Why Edge Computing Is Growing Fast
Several trends are accelerating demand for edge computing across industries:
- Growth of connected sensors, cameras, and industrial IoT systems
- Demand for real-time automation and operational intelligence
- Improved 5G and wireless connectivity for distributed deployments
- On-device AI acceleration in endpoints and edge servers
- Rising focus on privacy, compliance, and selective data sharing
In short, edge computing is growing because modern systems need faster decisions closer to the real world, not because cloud computing is going away.
The Future of Edge Computing: Will It Replace the Cloud?
No. Edge computing will not replace the cloud, but it will reshape how cloud systems are used.

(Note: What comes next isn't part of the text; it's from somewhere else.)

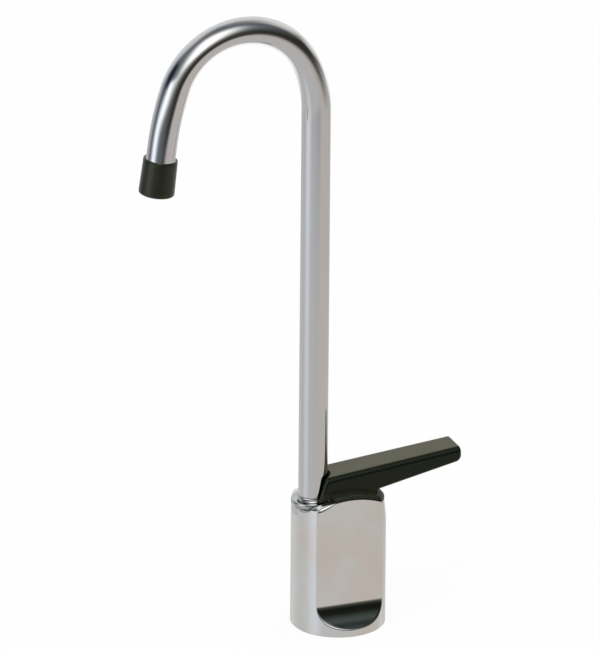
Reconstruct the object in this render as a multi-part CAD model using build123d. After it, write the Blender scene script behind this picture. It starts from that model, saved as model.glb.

The long-term architecture is hybrid and workload-aware:
- Edge: real-time processing, local inference, control loops, instant alerts
- Cloud: large-scale analytics, model training, centralized management, long-term storage
- Endpoints: sensors, devices, and user hardware that increasingly run lightweight intelligence
This division of labor creates faster, more resilient, and more scalable systems. For most organizations, the question is not edge or cloud. It is which workloads belong where.
Conclusion: Why Edge Computing Matters More Than Ever
Edge computing has become a foundational technology for modern digital infrastructure. It helps organizations respond faster, reduce bandwidth costs, improve operational reliability, and build privacy-aware systems that process data closer to where it is generated.
As AI, IoT, and 5G continue to expand, edge computing will play an even larger role in how businesses deliver real-time services and intelligent automation. The biggest winners will be organizations that treat edge as part of a well-designed hybrid architecture, not as a standalone trend.
If you are planning future-ready systems, understanding what edge computing is and where it creates the most value is now a strategic advantage, not just a technical detail.